Most every race that I ever placed in (with one exception)… It was because I’d gone in telling myself that I would do so. Every move I made during the race intentionally supported this outcome. I used to be afraid of riding up at the front. Daring to do it. Daring to believe that I might be good enough to beat everyone else. Bike races are won by guys who dare to win it. At last 75% of the riders just show up and follow. They hope that they’ll end up in a position to win at the end. But the guys who are in such a position are usually ones who’d decided (long before) that they’d be there.
Being in the position to win is very difficult. Not only does it require great fitness, but it requires a willingness to stay mentally engaged in the task for the entire race. That’s the exhausting part. It’s so much easier to focus on “hanging” with the pace. Surviving. But all a survivor does is survive. Winners of such races… TAKE victory. They don’t just “end up” with it.
That one exception? It was when I accelerated on a steep hill early in my first long road race. Only three other guys reacted. Everyone else just sat back. Little did I know that I created the winning break (with just 63 miles to go). But in retrospect, I made that break because I dared to make an acceleration on a climb. I didn’t just follow.

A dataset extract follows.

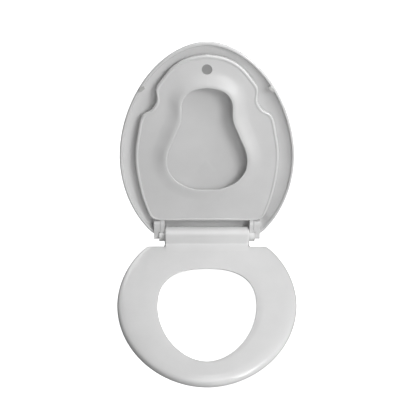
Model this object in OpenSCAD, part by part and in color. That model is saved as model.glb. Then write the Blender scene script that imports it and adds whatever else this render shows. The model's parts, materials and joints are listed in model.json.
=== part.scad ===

This is your first real race since the injury to your hip – and it’s on the course where the hip injury occurred. For most riders of your age, that would have been a career-ending injury. A certain level of caution – of easing back into things – is entirely reasonable. You need to get responses and reflexive actions back, things you might have lost in the past year of (relative) inactivity. There will be other races on down the road, take it easy and build up to the wins that are in store for you.
Free Laps = Podiums
I just remembered how I hate courses that force everyone into single-file straight from the gun. You have any problem clipping-in and you may as well quit the event right there.
Tell your camera person to turn their phone the horizontal way. Ick, ick, ick to vertical videos. The new iPhones (thankfully!) won’t even let you shoot in non-landscape (portrait) mode.